One hugely useful asset to have, at the organization level, is a Style Guide and even a component library. I recall a presentation on LeanUX from
Jeff Gothelf. Lean/ Agile isn't about doing stuff in a hurry, but rather
doing stuff efficiently. Existing resources such as a coding style
guide, visual design & branding style guide and code libraries go a long
way toward ensuring quality and agility. When generating these things,
bake accessibility into them. For instance, in the visual design style
guide, make sure the fonts, font colors, font sizes, component designs & colors, etc. all ensure proper contrast and so on. Make sure tables are designed so that headers exist. If the headers are sortable, make sure the
design makes the sort affordances obvious, etcl. When creating a coding
style guide, make sure it talks about binding keypress events as well as click events on controls.

Then, instead of having to constantly talk about accessibility requirements, etc. you can point to these assets.


On Thu, Sep 19, 2013 at 9:10 AM, Cameron Cundiff < <EMAIL REMOVED> > wrote:

> A slight spin on what Karl said: if you have very specific
> requirements, be very specific in the feature description. For
> instance, if you know a particular WCAG guideline will apply to a
> feature, put that criteria in the acceptance/done criteria.
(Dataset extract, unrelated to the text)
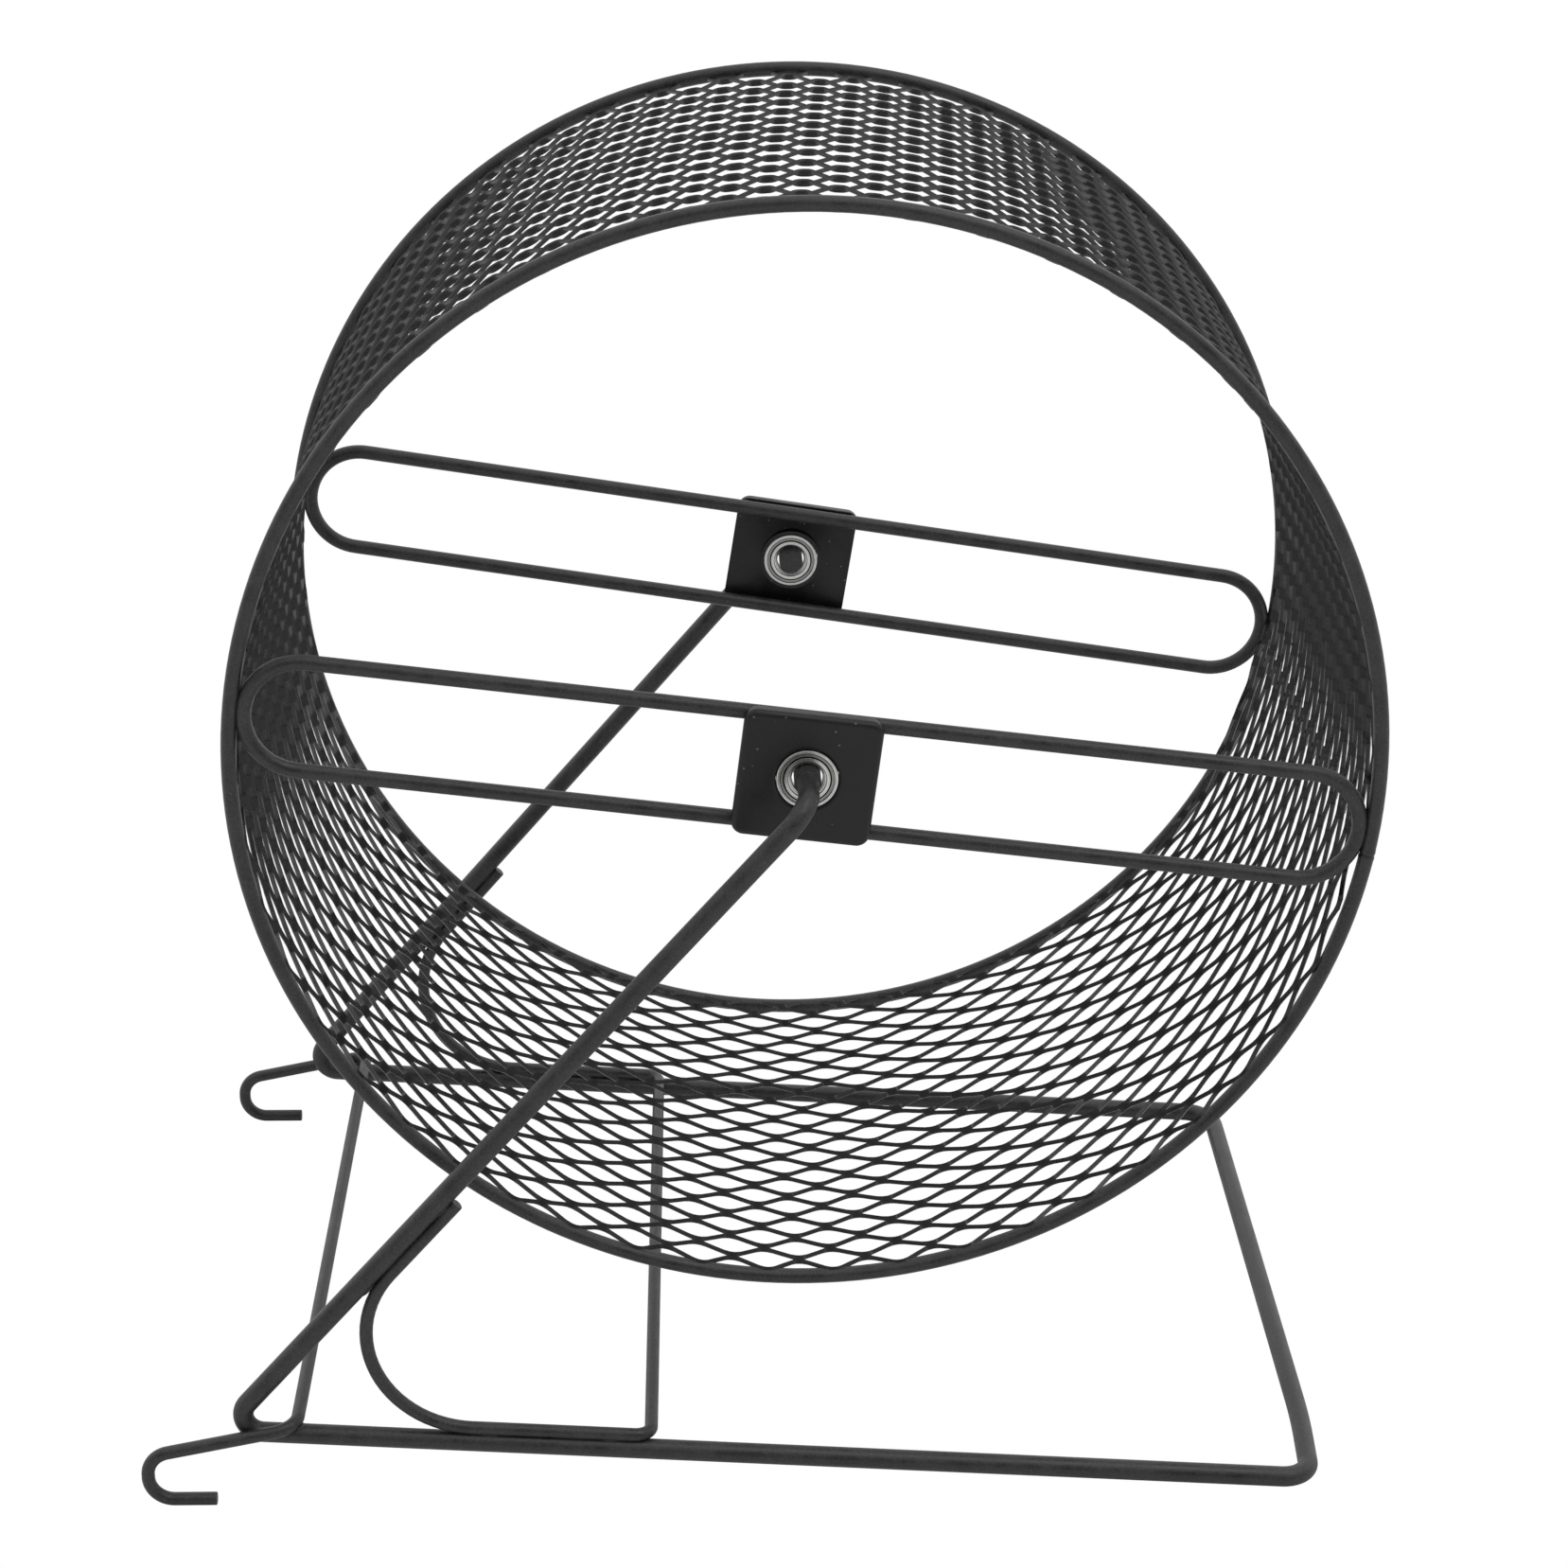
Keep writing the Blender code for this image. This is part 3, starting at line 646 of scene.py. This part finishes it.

Do not
> just say "it should be accessible" or "it should be WCAG2 compliant".
> The latter statements will create frustration and confusion for devs.
> In an Agile environment, devs thrive on specificity, and its the PMs job to narrow the feature to that point.
>
> To this point also, you should not be adding "it should have alt text".
> Universal best practices and issues of craftsmanship are not
> requirements, they're Things You Just Do™. You'll certainly see gaps
> in these areas at first, as you may occasionally see gaps fidelity to
> designs. If you're working on a Rails project, you can circumvent
> oversight of best practices to some extent by building accessibility
> "linting" into CI with capybara-accessible. I'm a maintainer of that
> project and I'm happy to answer questions.